Add another lawsuit to downtown Chicago’s beleaguered office sector.
Commerz Real AG, which owns the 25-story National building at 125 South Clark Street, is filing an eviction suit against WeWork, seeking more than $360,000 in rent and other damages, Crain’s reported. WeWork, one of the largest providers of coworking space, had been leasing roughly 112,000 square feet across four floors at the site since 2015 and is under contract through 2033.
With the lawsuit, Commerz aims to formally retake possession of the space. WeWork shut down operations at 125 South Clark and 39 other locations nationwide as part of a company effort to cut costs.
“WeWork is in a valid lease agreement with a term ending in 2033,” a Commerz spokesman said in a statement. “Several rental payments are outstanding — which WeWork says it will not pay, nor continue to comply with their contractual obligations going forward. As a trustee, we act in the interests of the funds’ investors — private individuals — by filing the eviction lawsuit.”
The legal battle highlights the risk landlords face when leasing to coworking space providers. Such companies who rent on a monthly basis attest that tenants who use its space, which is optimal for hybrid work or shared offices, are deemed responsible for upholding lease agreements rather than the coworking company itself.

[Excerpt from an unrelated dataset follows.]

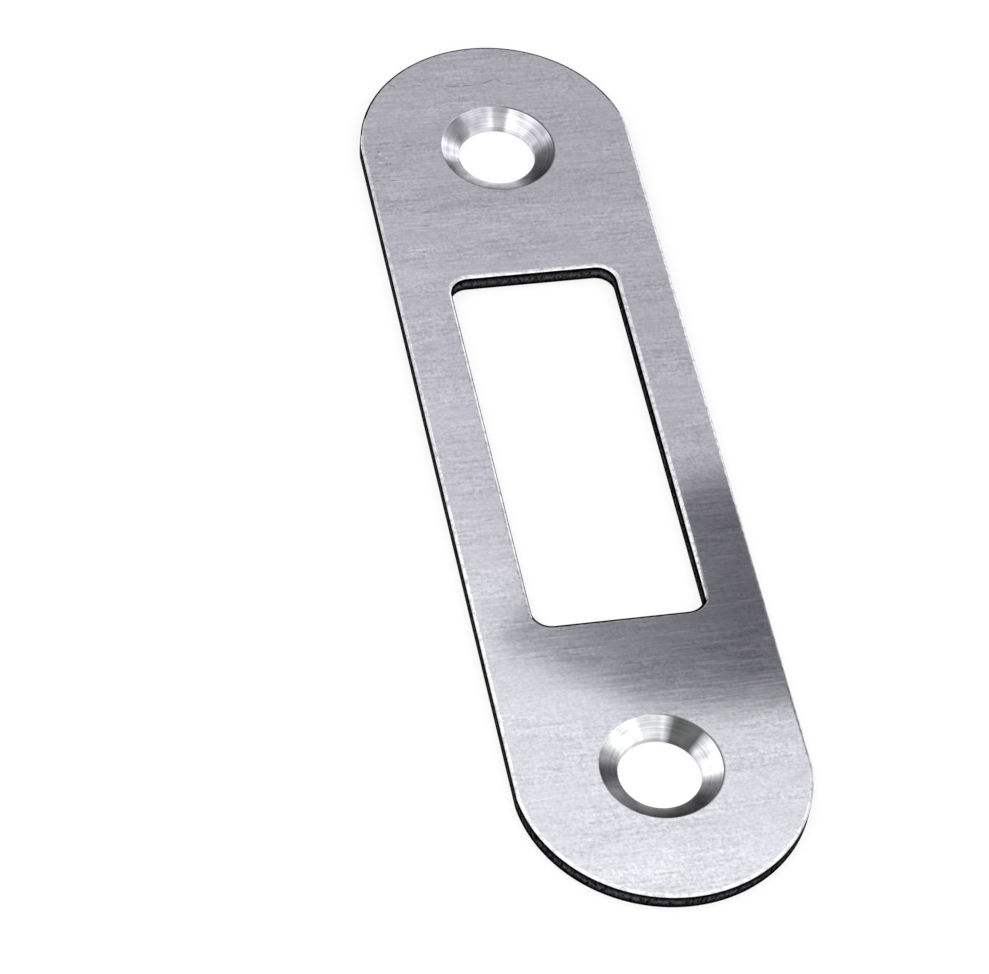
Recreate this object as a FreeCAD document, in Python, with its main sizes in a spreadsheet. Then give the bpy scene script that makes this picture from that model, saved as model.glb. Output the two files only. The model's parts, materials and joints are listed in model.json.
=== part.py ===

WeWork and similar businesses are able to walk away from their contracts and are not accountable for millions of dollars, while landlords are left to fill a huge void.
Commerz now faces the challenge of replacing its largest tenant at the 600,000 square foot building — an especially tricky task given the divided, plug-and-play offices typically associated with coworking space. Plus, Chicago’s office market is already struggling, with vacancy rates rising to a record high this past quarter.
However, coworking space offers greater flexibility that might be more appealing to tenants in a post-pandemic world as companies lean into hybrid work. According to a survey by CBRE, 17 percent of respondents had a significant amount of flexible workspace in their office portfolio, but 51 percent of respondents expected to fit into that category over the next couple years.
WeWork CEO Andre Fernandez said the handful of closures has caused demand to surge at separate locations where it currently operates. In Chicago, WeWork also vacated 50,000 square feet at 332 South Michigan Avenue, boosting occupancy at other buildings simultaneously.
“We’re starting to see that . . . as our supply is getting minimal, people are not staying by the sidelines. They’re actually reacting to get space,” Fernandez said in a conference call, according to the outlet.